Akumulator kupuje się większy ponieważ pełną moc ma on przy temperaturze +/- 25 stopnii. Dla przykładu 1000amper podawane przez 5sec, czyli potężna maszyna która bez problemu ruchy 3 litrowego diesla.
Przy zerze jego pojemność spada już do 540amper, co za tym idzie ogranicza się już prąd rozruchowy, skok bardzo drastyczny, a podaję dane dla akumulatora żelowego który wart jest niespełna 1000zł, a nie jakiejś centry ze sklepu za 300
przy -18 spada to już do 450amper, więc z naszego mocnego i wystarczającego akumulatora pozostaje nam taki który albo jest już za mały i dawany prąd rozruchowy nie wystarcza, albo taki który wystarcza tyle o ile, czyli na styk i męczymy akumulator, negatywnie wpływając na jego żywotność... (tutaj akurat pozostaje 450 więc naszego 2.0 SDi spokojnie szarpnie).
Zalecany jest akumulator takie który dopasujemy do alternatora, aby nie było problemu z niedoładowanie go, a co za tym idzie z negatywnym oddziaływaniem na niego, bo niedoładowany wiecznie akumulator niszczeje. W przypadku rovera, (nie znalazłem jakichś oficjalnych danych) ale z czytanych artykułów, jest to 62-64Ah, z doświadczenia wiem że +/-5Ah nie ma znaczenia, i tyle alternator wybaczy. Co do prądu to jak największy, powinno się mierzyć w granice 750-800amper, bo tyle można z kwasówki wycisnąć.
Na odpalenie auta wpływa kilka czynników, więc nie jest powiedziane, że stara poczciwa kwasówa przy -25 nie ruszy naszego dieselka, ale musimy wiedzieć, że kręcimy już nie tym samym akumulatorem który opisany jest na etykiecie tylko dużo dużo słabszym.
Np dziś przed sprzedażom żelówki pokazałem nowemu klientowi, że akumulator 50Ah / 500amper rozruchu, który leżał w bagażniku przez noc ruszył rano mojego r600 2.0 SDi przy -12, i to przy kręceniu dość pokaźnym bo mam problemy z odpalaniem o czym mowa w innym temacie na forum. Więc czasami teoria jest teorią a praktyka praktyką.

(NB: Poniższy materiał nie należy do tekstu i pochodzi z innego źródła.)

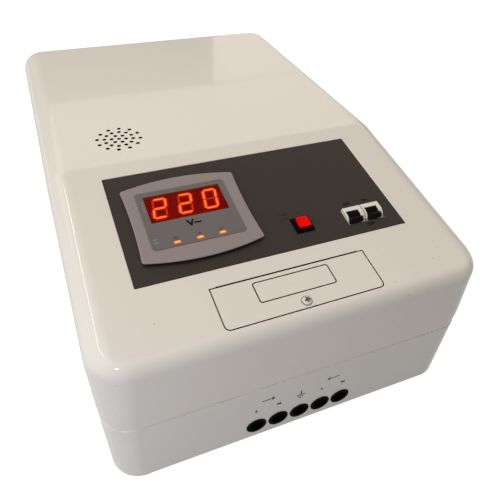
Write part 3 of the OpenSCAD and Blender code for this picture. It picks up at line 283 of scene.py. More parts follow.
def hatch_loop(grow, top_more=0.0):
    """Hatch outline: round lower corners, a shallow bulge under the screw, and, on the seat, a wider
    slot along the top."""
    x, v, w, h = HATCH
    r, bulge_r, bulge = 4.0, 12.0, 0.15
    slot = w / 2 - 5.0
    reach = math.degrees(math.acos((bulge_r - bulge + grow) / (bulge_r + grow)))
    hw, hh = w / 2 + grow, h / 2 + grow
    tops = [[hw, hh], [slot, hh], [slot, hh + top_more]]
    tops += [[-slot, hh + top_more], [-slot, hh], [-hw, hh]]
    loop = np.concatenate(
        [
            arc(0, -h / 2 + bulge_r - bulge, bulge_r + grow, -90 - reach, -90 + reach, 11),
            arc(w / 2 - r, -h / 2 + r, r + grow, -90, 0, 9),
            np.array(tops, float),
            arc(-w / 2 + r, -h / 2 + r, r + grow, 180, 270, 9),
        ]
    )
    return loop + [x, v]


def bezel_loop(grow, soft=2.2):
    """Bezel outline: parabolas that bow out above and below and draw in at the sides, with the corners
    rounded by a curve through each corner's control point."""
    hw, hh, bow, waist = 51.4 + grow, 40.5 + grow, 6.6, 1.7
    soft = max(soft + grow, 0.5)
    tx, ty = 1 - soft / hw, 1 - soft / hh

    def upper(t):
        """Upper edge for t from -1 to 1: a parabola that is highest in the middle."""
        return np.column_stack([hw * t, hh + bow * (1 - t * t)])

    def right(t):
        """Right edge for t from -1 to 1: a parabola that is drawn in at the middle."""
        return np.column_stack([hw - waist * (1 - t * t), hh * t])

    side = right(np.linspace(-ty, ty, 15))
    top = upper(np.linspace(tx, -tx, 25))
    s = np.linspace(0, 1, 7)[1:-1, None]

    def corner(a, b, c):
        """Quadratic curve from a to c with b as its control point."""
        return (1 - s) ** 2 * a + 2 * s * (1 - s) * b + s * s * c

    ne = corner(side[-1], np.array([hw, hh]), top[0])
    half = np.concatenate([side, ne, top])
    nw = corner(top[-1], np.array([-hw, hh]), np.array([-side[-1][0], side[-1][1]]))
    return np.concatenate([half, nw, -half, -nw]) + [BEZEL_X, BEZEL_V]


def rim_levels(radius, depth, count=5):
    """Growth and depth of the rings of a rim that leads from the surface into an opening: a quarter circle
    of the radius, then straight down to the depth."""
    t = np.linspace(0, math.pi / 2, count)
    levels = [(radius * (1 - math.sin(a)), -radius * (1 - math.cos(a))) for a in t]
    if depth > radius:
        levels.append((0.0, -depth))
    return levels


# Edge of the casing


def slope_height(y):
    """Height of the sloped plane over a place along the casing."""
    return HEIGHT - (CREASE_Y - y) * math.tan(TILT)


def stations():
    """Places round the cover's edge, anticlockwise from above. Each has the outward normal of the wall, the
    normal of the front face there, the centre and the radius of the ball that rolls in the edge, and the
    spread that leads from the corner's rounding at the top to the one at the seam."""
    rows = []
    slope_normal = [0, -math.sin(TILT), math.cos(TILT)]
    crease_y, crease_z = CREASE_AXIS

    def add(outward, upward, centre, radius, spread=(0, 0, 0)):
        """Adds one place to the rows."""
        rows.append([*outward, *upward, *centre, radius, *spread])

    def side(way):
        """Along a long wall: up the slope, round the crease's arc, and along the flat part."""
        reach = CREASE_R - EDGE_R
        spine = []
        for y in np.linspace(NEAR_Y + TOP_CORNER_R, crease_y - reach * math.sin(TILT), 12)[:-1]:
            spine.append((y, slope_height(y) - EDGE_R / math.cos(TILT), TILT))
        for a in np.linspace(TILT, 0, 9):
            spine.append((crease_y - reach * math.sin(a), crease_z + reach * math.cos(a), a))
        for y in np.linspace(crease_y, FAR_Y - CORNER_R, 15)[1:]:
            spine.append((y, HEIGHT - EDGE_R, 0.0))
        for y, z, a in spine if way > 0 else spine[::-1]:
            add([way, 0, 0], [0, -math.sin(a), math.cos(a)], [way * (HALF_W - EDGE_R), y, z], EDGE_R)

    def far_corner(way, angles):
        """Round a far corner: the ball's centre goes round the corner's axis."""
        turn = CORNER_R - EDGE_R
        for a in np.radians(angles):
            out = np.array([math.cos(a), math.sin(a), 0])
            centre = np.array([way * (HALF_W - CORNER_R), FAR_Y - CORNER_R, 0]) + turn * out
            centre[2] = HEIGHT - EDGE_R
            add(out, [0, 0, 1], centre, EDGE_R)

    def near_corner(way, angles):
        """Round a near corner: the ball's radius goes from EDGE_R to NEAR_EDGE_R by a smooth step."""
        for a in np.radians(angles):
            out = np.array([math.cos(a), math.sin(a), 0])
            t = abs(out[1]) ** CORNER_POWER
            t = t * t * (3 - 2 * t)
            radius = EDGE_R + (NEAR_EDGE_R - EDGE_R) * t
            centre = np.array([way * (HALF_W - TOP_CORNER_R), NEAR_Y + TOP_CORNER_R, 0])
            centre += (TOP_CORNER_R - radius) * out
            centre[2] = slope_height(centre[1]) - radius / math.cos(TILT)
            spread = (TOP_CORNER_R - CORNER_R) * (np.array([way, -1, 0]) - out)
            add(out, slope_normal, centre, radius, spread)

    side(1)
    far_corner(1, np.linspace(0, 90, 17)[1:])
    for x in np.linspace(HALF_W - CORNER_R, CORNER_R - HALF_W, 16)[1:-1]:
        add([0, 1, 0], [0, 0, 1], [x, FAR_Y - EDGE_R, HEIGHT - EDGE_R], EDGE_R)
    far_corner(-1, np.linspace(90, 180, 17)[:-1])
    side(-1)
    near_corner(-1, np.linspace(180, 270, 25)[1:])
    y = NEAR_Y + NEAR_EDGE_R
    z = slope_height(y) - NEAR_EDGE_R / math.cos(TILT)
    for x in np.linspace(TOP_CORNER_R - HALF_W, HALF_W - TOP_CORNER_R, 16)[1:-1]:
        add([0, -1, 0], slope_normal, [x, y, z], NEAR_EDGE_R)
    near_corner(1, np.linspace(270, 360, 25)[:-1])
    table = np.array(rows, float)
    return table[:, 0:3], table[:, 3:6], table[:, 6:9], table[:, 9], table[:, 10:13]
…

O zaletach czy wadach żelowy vs kwasowy nie będę pisał, nie o to tutaj chodzi
Mam nadzieję, że trochę pomogłem.
damiansz - Sro Gru 29, 2010 00:01
dzięki wielkie, oczywiście że pomogłeś.. jedno tylko pytanie - może będziesz się orientował.. taki akumulator kwasowy 75AH - przykładowo 650A np. przy 0 st. Celsjusza jaką będzie miał sprawność? a jaką przy -20?
kruszan - Sro Gru 29, 2010 07:06
podejrzewam, że jest to podobny spadek - aczkolwiek jeszcze nigdy nie spotkałem się z jakimiś profesjonalnymi specyfikacjami producenta, nie wiem dlaczego ale prócz podstawowych amperaży, Ah nie udostępniają zaawansowanych specyfikacji gdzie można by to sprawdzić dlaczego nie wiem
może ktoś inny będzie miał takie dane ?
Choć wydaje mi się, że będzie to zbliżone, może w przewagą żelowych, ale podobne.